Vatican Bank scandal

  • September 2010: Italian police launch investigation into money laundering at the bank
  • December 2010: Vatican sets up financial authority to fight money laundering and make financial operations more transparent
  • May 2012: Bank chief Ettore Gotti Tedeschi dismissed for dereliction of duty
  • January 2013: Italian central bank suspends all bank card payments in the Vatican, citing its failure to fully implement anti-money laundering legislation
  • February 2013: German lawyer Ernst von Freyberg appointed to head bank
  • June 2013: Pope Francis sets up a commission to review the bank's activities

The division manages the Vatican's real estate holdings and stock portfolios.

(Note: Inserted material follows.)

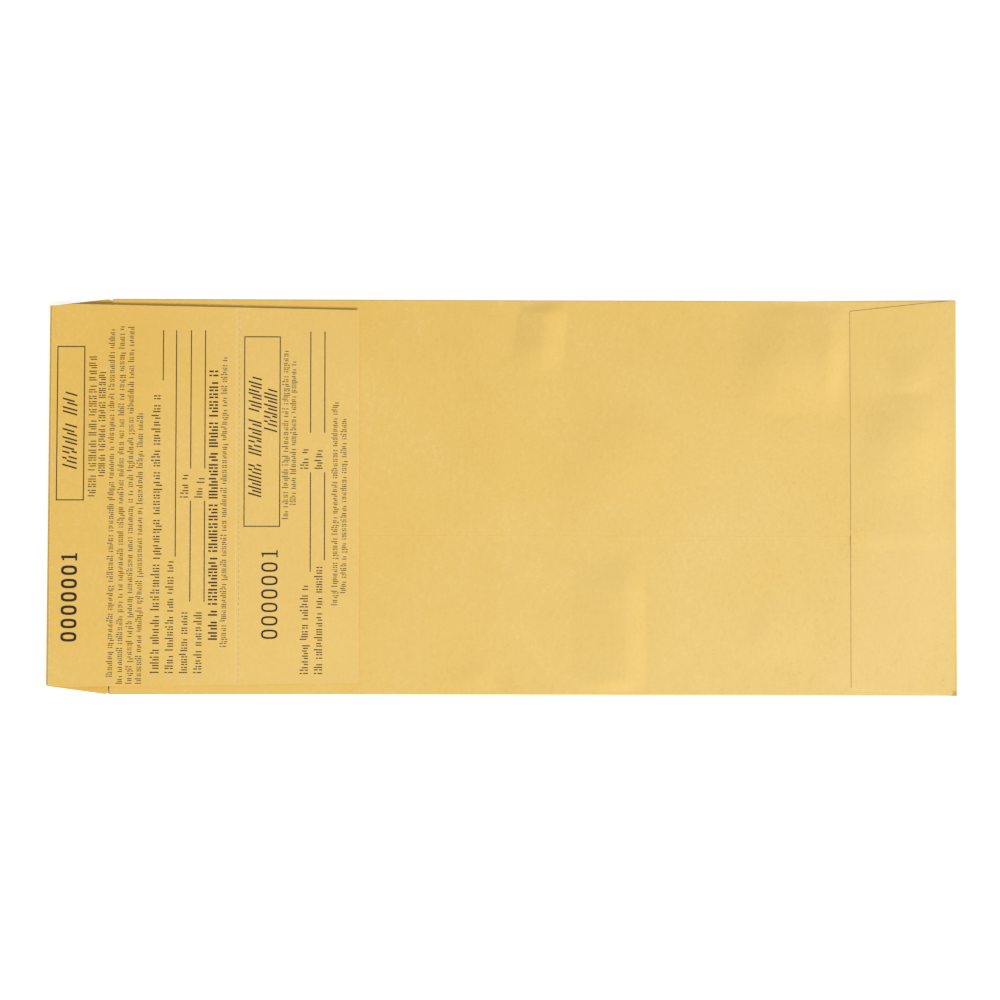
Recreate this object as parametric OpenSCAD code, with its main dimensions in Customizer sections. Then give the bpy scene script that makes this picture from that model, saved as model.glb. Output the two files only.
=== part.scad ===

The cleric was suspended from his position last year, after he was accused of conspiring to smuggle millions from Switzerland into Italy with the help of a secret service agent and a financial broker.

The trio's high-profile trial began in early December in Rome.

Officially known as the Institute for the Works of Religion (IOR), the Vatican bank is one of the world's most secretive. It has 114 employees and 5.4bn euros of assets.

The bank is undergoing a major restructuring on the orders of Pope Francis.

He has hired an American financial services company to examine all 19,000 accounts to ensure that international rules against money laundering are being correctly observed.